アパートの鍵貸します The Apartment 1960年アメリカ ビリー・ワイルダー監督
この映画を取り上げていなかったのは自分でも意外だったのですが、 大好きで何度も見ている映画ということもあり、 紹介以外で何度も名前を挙げていたような気がします。
たまたま友人の着替えのために部屋を貸したことがきっかけで、 自分の部屋を会社の重役連に、 浮気相手との密会場所として提供して、 出世の足掛かりにしようとしている 保険会社勤めのバクスター(ジャック・レモン)が主人公です。

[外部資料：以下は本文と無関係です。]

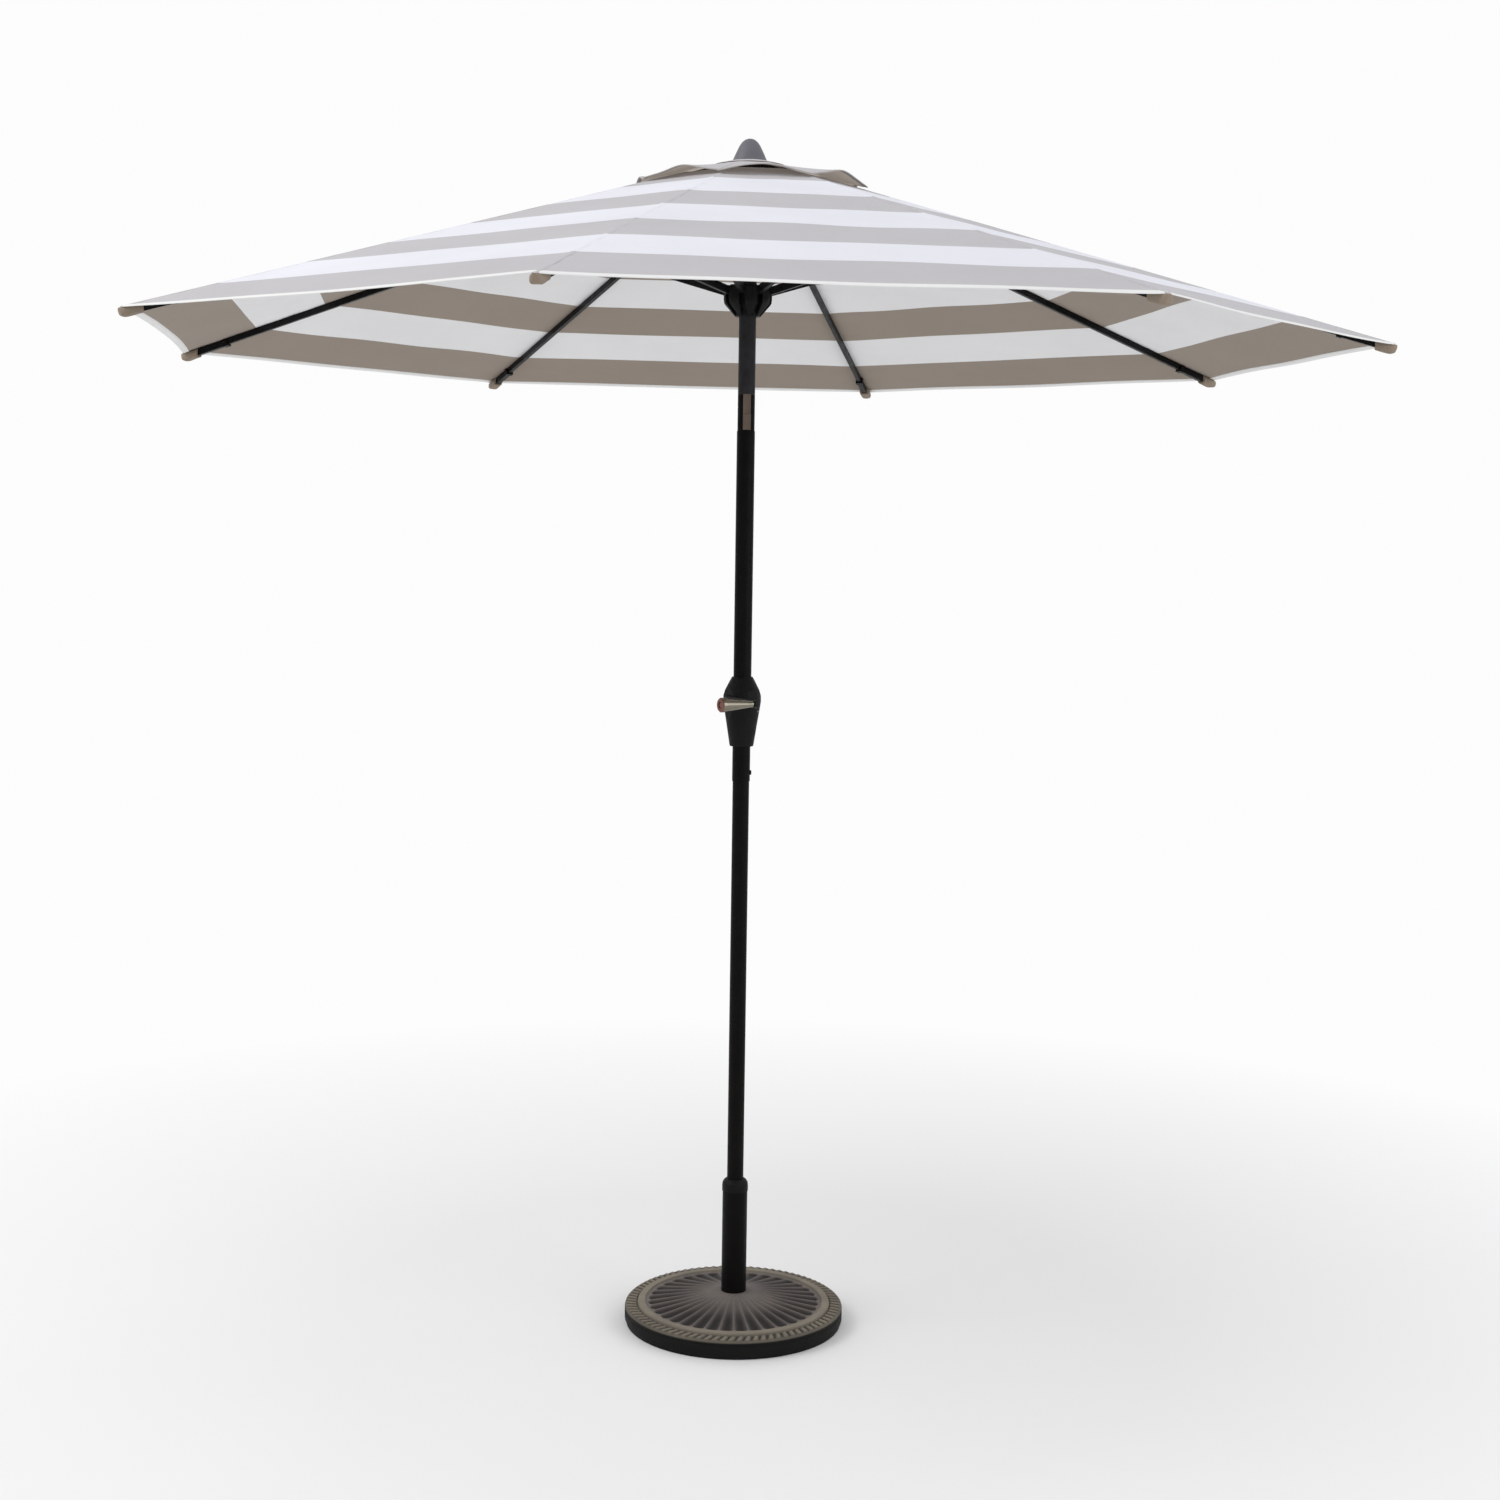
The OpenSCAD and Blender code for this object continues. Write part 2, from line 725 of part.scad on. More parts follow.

彼は、エレベーターガールのフラン(シャーリー・マクレーン)に 思いを寄せていましたが、 彼女もまた、そうした重役連の1人と不倫の関係にあり、 一方では、エレベーターの中で唯一帽子を取る男・バクスターの 礼儀正しい態度に、好感を持ってもいました。
バクスターがフランと親密になるきっかけは、 皮肉にも、彼女が不倫相手とバクスターの部屋を利用したことでした。 不倫相手の秘書の悪意ある「忠言」から、 彼との仲をはかなんだ彼女が、 失意のままバクスターの部屋で「眠って」いたためでした。
さて、ここでコーヒーが登場するのですが、 そう感じのいい使い方ではない、まさにほろ苦さの漂うシーンでした。 それは…「ごらんになった方だけがわかるのでございます」。
ところで、バクスターのアパートの隣家には、 ドイツ人の医者が住んでいますが、 連日連夜、彼の部屋から男女の睦言が漏れ聞こえるのと、 部屋の利用者が飲んだ酒の空きビンのおびただしい数とで誤解し、 バクスターをとんでもない遊び人だと思っていました。 そして、「もっと人間らしくなれ」という趣旨の助言をします。 そこのところのタンゴにドイツ語が入っているのですが、 語学にもとんと疎いので、正確にはわかりません… ただ、意義深いシーンでした。
ラストは、ハッピーエンドには違いないのですが、 バクスターとフランの表情が余りにも違うのが印象的です。 余韻の残し方がうまいなあと、感心しきりでした。
軽妙でいながら1つ1つに意味のこもったせりふ、 小道具の使い方(“大道具”であるオフィスビルもグッドですが)も 見ていて飽きさせません。 マクレーンとレモンの名コンビは、 この映画の後、『あなただけ今晩は』でも名共演を果たします。 余談ですが、作家の清水義範さんが、 「テレビ(この場合は地上波民放ですね)で映画を放映するとき、 カットされることが多いが、B.ワイルダーの映画だけは、 むだなシーンなど1つもないので、カットはいかん」 という趣旨のことをエッセーの中でおっしゃっていました。 どんな映画だって、作り手にとってはむだなシーンなんかない、 という意見はこの際抜きにして、 この意見に諸手を挙げて賛成したいと思います。